I use Moringa leaves to make poriyal, dal, chutney and I also add them to dosa.  

You can also read recipes for other green leafy vegetables such as shepu chi bhaji and thotakura pachadi/chawli chutney.

Preparation Time    :  10 mins
Cooking Time            :  10 mins
Serves/makes            :  4
Ingredients:
·         2 cups tightly packed moringa leaves
·         ½ cup toor dal/pigeon lentils boiled
·         5 to 6 garlic cloves crushed
·         ½ tsp cumin seeds
·         ½ tsp mustard seeds
·         2 red chilli
·         1/8th tsp asafoetida
·         1/4th tsp turmeric
·         1 tsp oil
·         Salt to taste

Method:

Clean and wash the moringa leaves.  Drain the excess water from the leaves and chop them coarsely.

In a pan heat oil and add mustards and cumin seeds. 

Once the seeds splutter add crushed garlic, dried red chillies and asafoetida; sauté for few seconds.

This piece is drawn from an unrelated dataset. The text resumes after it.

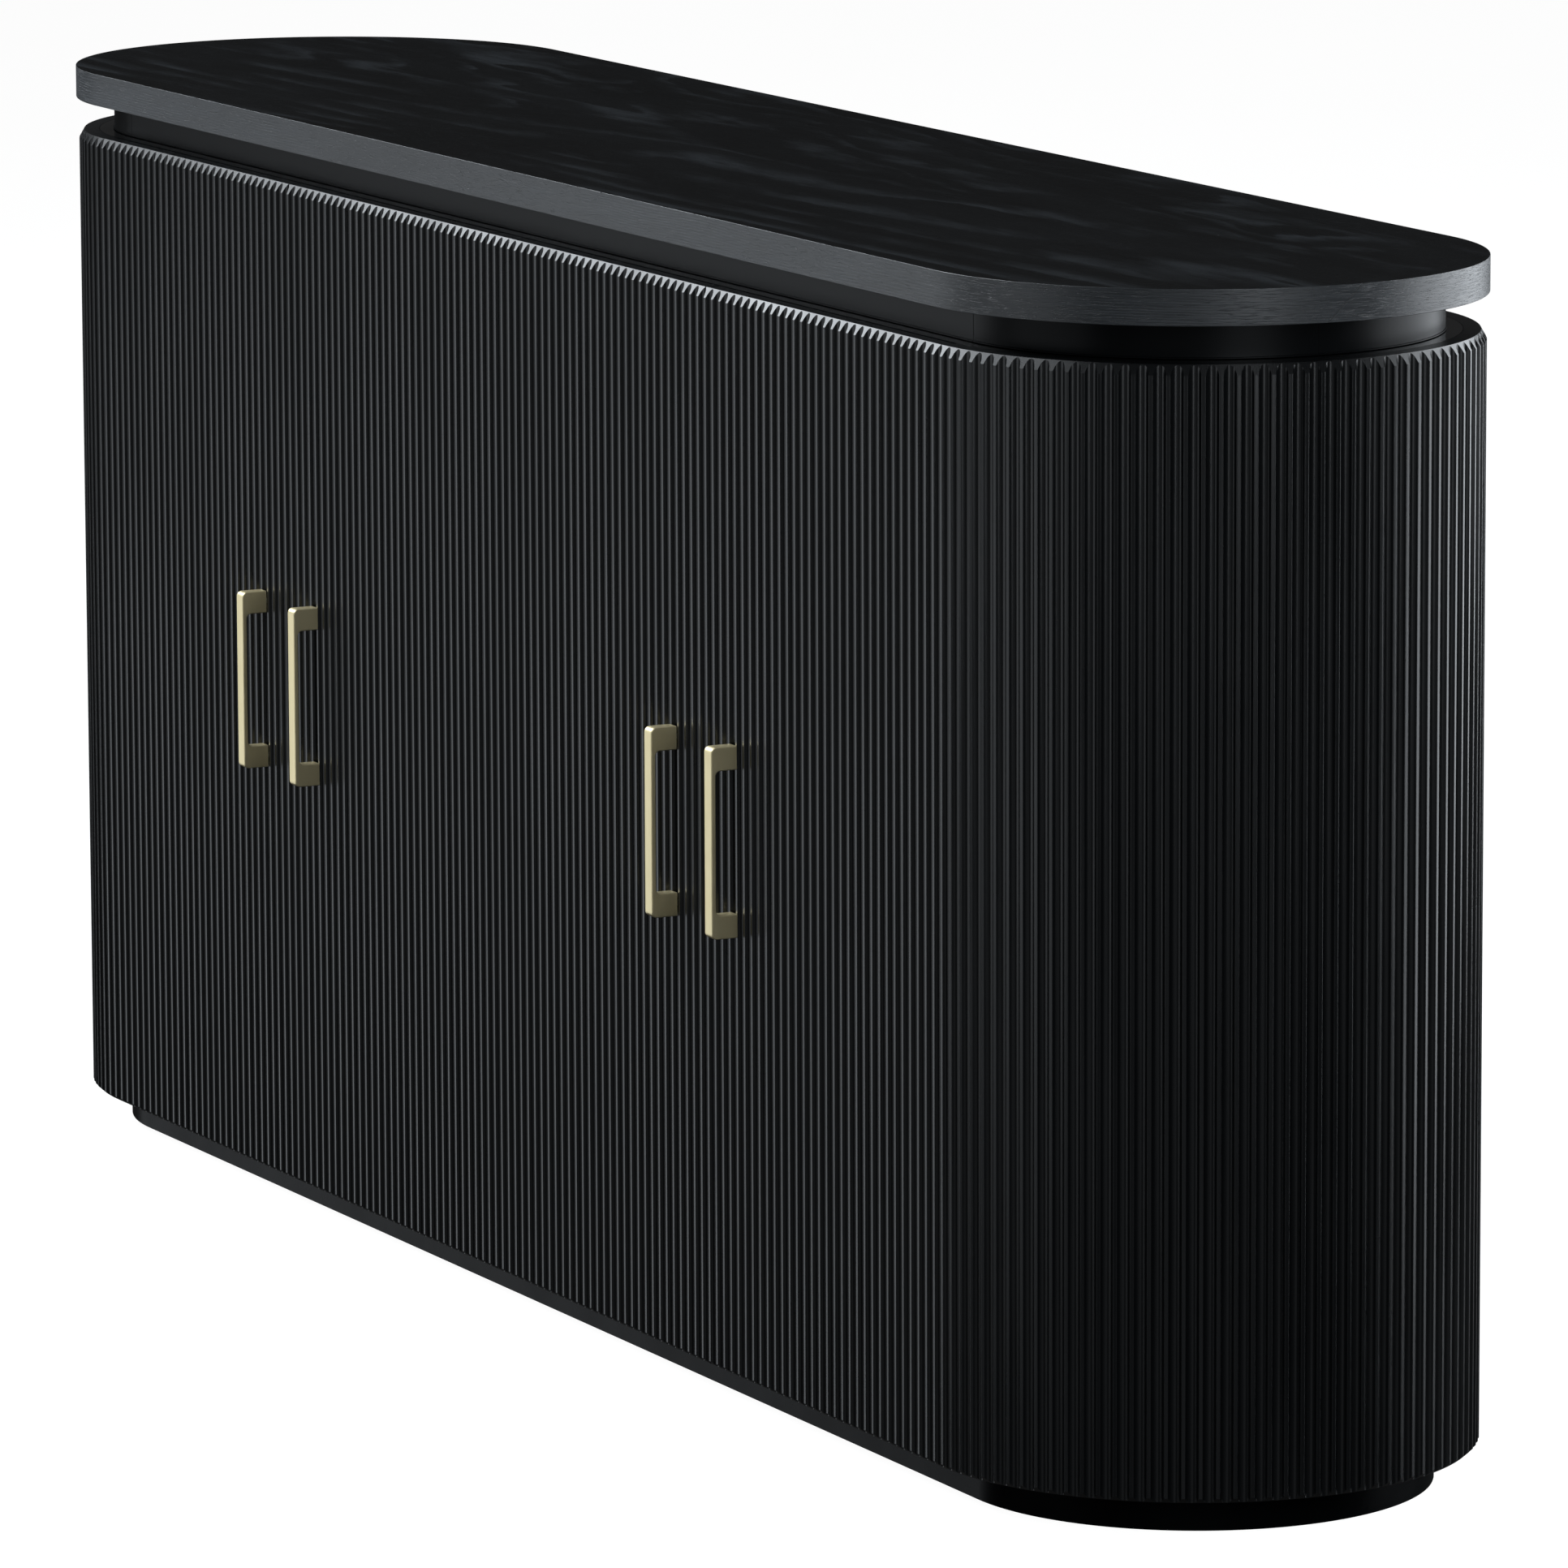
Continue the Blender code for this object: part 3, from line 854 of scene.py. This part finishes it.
for number in (1, 2, 3, 4):
    for level in ("lower", "upper"):
        node = f"hinge_cup_{number}_{level}"
        low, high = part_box(node)
        middle = (low + high) / 2
        radius = (high.x - low.x) / 2
        rim = high.y
        depth = rim - low.y
        bore = radius - CUP_WALL
        cup = turned(
            [
                (0.0, 0.0),
                (radius - CUP_CORNER, 0.0),
                (radius, CUP_CORNER),
                (radius, depth),
                (bore, depth),
                (bore, CUP_WALL + CUP_CORNER),
                (bore - CUP_CORNER, CUP_WALL),
                (0.0, CUP_WALL),
            ],
            (0.0, 1.0, 0.0),
            (middle.x, low.y, middle.z),
            CUP_STEPS,
        )
        wing_start = radius * FLANGE_START
        tall = (high.z - low.z) / 2 - wing_start
        for way in (-1, 1):
            wing_z = middle.z + way * (wing_start + tall / 2)
            wing_middle = (middle.x, rim - FLANGE_THICK / 2, wing_z)
            wing = block((FLANGE_WIDE, FLANGE_THICK, tall), wing_middle)
            outer_corners = [
                edge
                for edge in wing.edges
                if abs(edge.verts[0].co.y - edge.verts[1].co.y) > 1e-4
                and way * (edge.verts[0].co.z - middle.z) > radius
            ]
            round_off(wing, outer_corners, FLANGE_CORNER, 6)
            gather(cup, wing)
            head_place = (middle.x, rim, middle.z + way * FLANGE_SCREW_OUT)
            gather(cup, pan_head(head_place, (0.0, 1.0, 0.0), *FLANGE_SCREW))
        dish = f"hinge_dish_{number}_{level}"
        fit_piece(dish, cup, nickel, f"door_{number}", (node,))

        node = f"hinge_arm_{number}_{level}"
        low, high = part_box(node)
        middle = (low + high) / 2
        inward = 1 if number in (1, 3) else -1
        wall_face = low.x if inward > 0 else high.x
        plate_y = low.y + PLATE_SET_BACK + PLATE_LONG / 2
        plate = block(
            (PLATE_THICK, PLATE_LONG, high.z - low.z),
            (wall_face + inward * PLATE_THICK / 2, plate_y, middle.z),
        )
        corners = [
            edge for edge in plate.edges if abs(edge.verts[0].co.x - edge.verts[1].co.x) > 1e-4
        ]
        round_off(plate, corners, PLATE_CORNER, 5)
        arm_deep = high.x - low.x - ARM_OFF_WALL
        arm_x = wall_face + inward * (ARM_OFF_WALL + arm_deep / 2)
        arm = block((arm_deep, high.y - low.y, ARM_WIDE), (arm_x, middle.y, middle.z))
        ease(arm, ARM_EASING, segments=3)
        gather(plate, arm)
        top_x = wall_face + inward * (high.x - low.x)
        for along in ARM_SCREWS_ALONG:
            place = (top_x, low.y + (high.y - low.y) * along, middle.z)
            gather(plate, pan_head(place, (inward, 0.0, 0.0), *ARM_SCREW))
        for up in (-PLATE_SCREW_OUT, PLATE_SCREW_OUT):
            place = (wall_face + inward * PLATE_THICK, plate_y, middle.z + up)
            gather(plate, pan_head(place, (inward, 0.0, 0.0), *PLATE_SCREW))
        lever = f"hinge_lever_{number}_{level}"
        fit_piece(lever, plate, nickel, "carcass", (node,))


# ---- Case top ---------------------------------------------------------------------------------
# The board that closes the case at the height of the doors' tops. Lacquered black, glossier
# than the rest; the riser stands on it and leaves a narrow rim showing all round.

rim_lacquer = lacquer("black_lacquer_rim", 0.0045, 0.16, 1.0, 0.5)
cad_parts["case_top"].material_slots[0].material = rim_lacquer.material


# ---- Riser ------------------------------------------------------------------------------------
# A smaller board of the same outline between the case and the slab. Its band is lacquered
# satin black, with a thin bead round its foot, and is made of bent and straight lengths that
# meet in fine upright seams where the ends begin and at their middles.

BEAD_HEIGHT = 0.0013
BEAD_PROUD = 0.0007
SEAM_HALF = 0.0004
RISER_GREY = 0.0040
RISER_GLOSS = 0.34
SEAM_DULL = 0.75
riser_lacquer = lacquer("black_lacquer_riser", RISER_GREY, RISER_GLOSS, 1.0, 0.08)
riser_place = riser_lacquer.place()
along_band = riser_lacquer.part_of(riser_place, "X")
off_seam = abs(along_band - half_straight).or_less(abs(along_band + half_straight))
off_seam = off_seam.or_less(abs(riser_lacquer.part_of(riser_place, "Y")))
open_seam = riser_lacquer.ramp(off_seam, SEAM_HALF * 1.5, SEAM_HALF * 0.5)
riser_lacquer.set(
    "Base Color", riser_lacquer.blend(open_seam, grey(RISER_GREY, COOL), grey(RISER_GREY * 0.1))
)
riser_lacquer.set("Roughness", riser_lacquer.ramp(open_seam, 0.0, 1.0, RISER_GLOSS, SEAM_DULL))
riser_low, riser_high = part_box("riser")
riser_reach = riser_high.y
riser = run_round(
    [
        (riser_reach, riser_low.z),
        (riser_reach + BEAD_PROUD, riser_low.z + BEAD_HEIGHT * 0.25),
        (riser_reach + BEAD_PROUD, riser_low.z + BEAD_HEIGHT * 0.75),
        (riser_reach, riser_low.z + BEAD_HEIGHT),
        (riser_reach, riser_high.z),
    ],
    False,
)
fit_piece("riser_band", riser, riser_lacquer, "carcass", ("riser",))


# ---- Top slab ---------------------------------------------------------------------------------
# A thick board veneered in flat-sawn oak, its edge banded in the same oak with one scarf joint,
# stained black with the pores left open, under a thin satin coat. The arrises are eased.

SLAB_EASING = 0.0005
slab_low, slab_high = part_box("top_slab")
slab_reach = slab_high.y
slab = run_round([(slab_reach, slab_low.z), (slab_reach, slab_high.z)], False)
ease(slab, SLAB_EASING, segments=3)
slab.normal_update()
grain = slab.loops.layers.uv.new("grain")
for face in slab.faces:
    banded = abs(face.normal.z) < 0.9
    face.material_index = 1 if banded else 0
    for loop in face.loops:
        x, y, z = loop.vert.co
        if not banded:
            loop[grain].uv = (x, y)
            continue
        past = max(abs(x) - half_straight, 0.0) * (1 if x > 0 else -1)
        if y < 0:
            run = max(-half_straight, min(half_straight, x))
            run += slab_reach * math.atan2(past, -y)
        else:
            run = -max(-half_straight, min(half_straight, x))
            run += slab_reach * math.atan2(-past, y)
            run += 2 * half_straight + slab_reach * math.pi
        loop[grain].uv = (run, z)


def stained_oak(name, banded):
    """Black-stained oak: growth rings, long open pores, and paler streaks along broken late-wood
    rings.
    """
    made = Finish(name, IOR=1.47, Specular_IOR_Level=0.62 if banded else 0.09)
    across = made.node("UVMap", {"uv_map": "grain"}, None, "UV")
    along_grain = made.part_of(across, "X")
    over_grain = made.part_of(across, "Y")
    wander = made.noise(across, (1.2, 5.0, 1.0), 1.5, 3.0)
    fine = made.noise(across, (1.0, 46.0, 1.0), 16.0, 6.0, 0.7)
    pores = made.noise(across, (1.0, 30.0, 1.0), 70.0, 3.0, 0.6)
    drift = made.noise(across, (1.0, 5.0, 1.0), 2.4, 4.0, 0.6)
    # Painted light and shade: the band's colours are set about ten times lighter than the face's, for
    # the light falling on its upright edge, and the face's are set near black, for the shade on the
    # top.
    if banded:
        rings = over_grain * 500.0 + wander * 14.0 + along_grain * 1.2
        dark = 0.009
        pale = 0.038
        streaked = 0.060
    else:
        sunk = along_grain * 0.050 + 0.10 + wander * 0.12
        beside = over_grain + wander * 0.16 - 0.09
        rings = (sunk * sunk + beside * beside) ** 0.5 * 46.0
        dark = 0.0006
        pale = 0.0045
        streaked = 0.024
    ring = made.node("Math", {"operation": "FRACT"}, {0: rings + fine * 0.8})
    late_wood = made.ramp(ring, 0.40, 0.90) * made.ramp(ring, 1.0, 0.94)
    broken = made.ramp(made.noise(across, (1.0, 4.0, 1.0), 3.4, 5.0, 0.65), 0.42, 0.66)
    streak = late_wood * broken
    open_pore = made.ramp(pores, 0.56, 0.66)
    tone = made.ramp(drift, 0.32, 0.68) * 0.5 + made.ramp(fine, 0.34, 0.66) * 0.5
    body = made.blend(tone, grey(dark, COOL), grey(pale, COOL))
    stained = made.blend(streak * 0.85, body, grey(streaked, COOL))
    painted = made.blend(open_pore * 0.6, stained, grey(dark * 0.6, COOL))
    height = streak * 0.4 + fine * 0.5 - open_pore
    if banded:
        scarf = over_grain - along_grain * SCARF_SLOPE + (SCARF_SLOPE * SCARF_RUN - SCARF_HEIGHT)
        open_scarf = made.ramp(abs(scarf), 0.0006, 0.0002)
        painted = made.blend(open_scarf * 0.85, painted, grey(0.001))
        height = height - open_scarf * 2.0
    made.set("Base Color", painted)
    made.set("Roughness", made.ramp(fine, 0.3, 0.7, 0.33, 0.45))
    made.relief(height, 0.00022, 0.55)
    return made


SCARF_RUN = half_straight + slab_reach * math.radians(91.0)
SCARF_HEIGHT = 0.8375
SCARF_SLOPE = 0.93
oak_face = stained_oak("stained_oak_face", False)
oak_band = stained_oak("stained_oak_band", True)
slab_piece = fit_piece("slab", slab, oak_face, "carcass", ("top_slab",))
slab_piece.data.materials.append(oak_band.material)


# ---- Studio -----------------------------------------------------------------------------------
# A pale floor and a white surround, lit by soft panels: two low ones in front, a high one above
# the front left, a faint low one and a middling one to the right, and two behind.

scene = bpy.context.scene
scene.view_settings.view_transform = "Standard"

world = bpy.data.worlds.new("surround")
scene.world = world
world.use_nodes = True
sky = world.node_tree
seen_white = sky.nodes.new("ShaderNodeMix")
seen_white.data_type = "RGBA"
seen_white.inputs[6].default_value = grey(0.032)
seen_white.inputs[7].default_value = grey(1.0)
path = sky.nodes.new("ShaderNodeLightPath")
sky.links.new(path.outputs["Is Camera Ray"], seen_white.inputs[0])
sky.links.new(seen_white.outputs[2], sky.nodes["Background"].inputs["Color"])

floor_finish = Finish("pale_floor", Roughness=0.9, Specular_IOR_Level=0.0, Emission_Strength=1.0)
floor_place = floor_finish.place()
floor_clouds = floor_finish.noise(floor_place, (1.0, 1.0, 1.0), 1.5, 2.0)
floor_finish.set("Base Color", floor_finish.blend(floor_clouds, grey(0.20), grey(0.22)))
floor_finish.set("Emission Color", floor_finish.blend(floor_clouds, grey(0.96), grey(0.965)))
ground = bmesh.new()
bmesh.ops.create_circle(ground, cap_ends=True, segments=64, radius=14.0)
floor_mesh = bpy.data.meshes.new("floor")
ground.to_mesh(floor_mesh)
ground.free()
floor_mesh.materials.append(floor_finish.material)
floor = bpy.data.objects.new("floor", floor_mesh)
scene.collection.objects.link(floor)
floor.visible_glossy = False
floor.visible_diffuse = False


DAYLIGHT = (0.93, 0.985, 1.04)


def softbox(name, azimuth, distance, foot, head, wide, brightness):
    """An upright soft panel round the sideboard, at an azimuth from -Y towards +X."""
    angle = math.radians(azimuth)
    light = bpy.data.lights.new(name, "AREA")
    light.shape = "RECTANGLE"
    light.size = wide
    light.size_y = head - foot
    light.energy = brightness * math.pi * wide * (head - foot)
    light.color = DAYLIGHT
    lamp = bpy.data.objects.new(name, light)
    lamp.location = (distance * math.sin(angle), -distance * math.cos(angle), (foot + head) / 2)
    aim = Vector((-lamp.location.x, -lamp.location.y, 0.0))
    lamp.rotation_euler = aim.to_track_quat("-Z", "Z").to_euler()
    lamp.visible_camera = False
    scene.collection.objects.link(lamp)


softbox("front_left_low", -54.0, 4.0, -0.65, 1.1, 4.8, 1.05)
softbox("front_low", 0.0, 4.0, -0.50, 0.9, 3.1, 1.2)
softbox("front_left_high", -40.0, 3.6, 3.2, 6.0, 6.6, 8.0)
softbox("right_low", 56.0, 4.0, -0.6, 0.9, 5.0, 0.18)
softbox("right_mid", 84.0, 3.6, 1.5, 2.6, 3.0, 4.0)
softbox("back_right_low", 172.0, 4.2, -0.4, 1.2, 4.6, 4.0)
softbox("back_right_high", 172.0, 4.2, 1.2, 3.6, 4.6, 5.0)

camera_data = bpy.data.cameras.new("camera")
camera_data.lens = 245.705
camera_data.sensor_width = 36.0
camera_data.clip_end = 100.0
camera = bpy.data.objects.new("camera", camera_data)
camera.location = (7.0381, -3.4880, 1.7280)
camera.rotation_euler = (
    Matrix.Rotation(math.radians(63.343), 3, "Z")
    @ Matrix.Rotation(math.radians(80.228), 3, "X")
    @ Matrix.Rotation(math.radians(-0.225), 3, "Z")
).to_euler()
scene.collection.objects.link(camera)
scene.camera = camera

Now add chopped Moringa leaves and turmeric; sauté well until the raw flavor from the leaves is gone.

Add boiled toor dal/pegion lentils and salt; mix well with the Moringa leaves.

Splash in little water and mix well.  Add more water if you want thin consistency. I added in little water since I wanted a nice and thick consistency.

Serve Moringa leaves dal with rotis or steamed rice and rasam.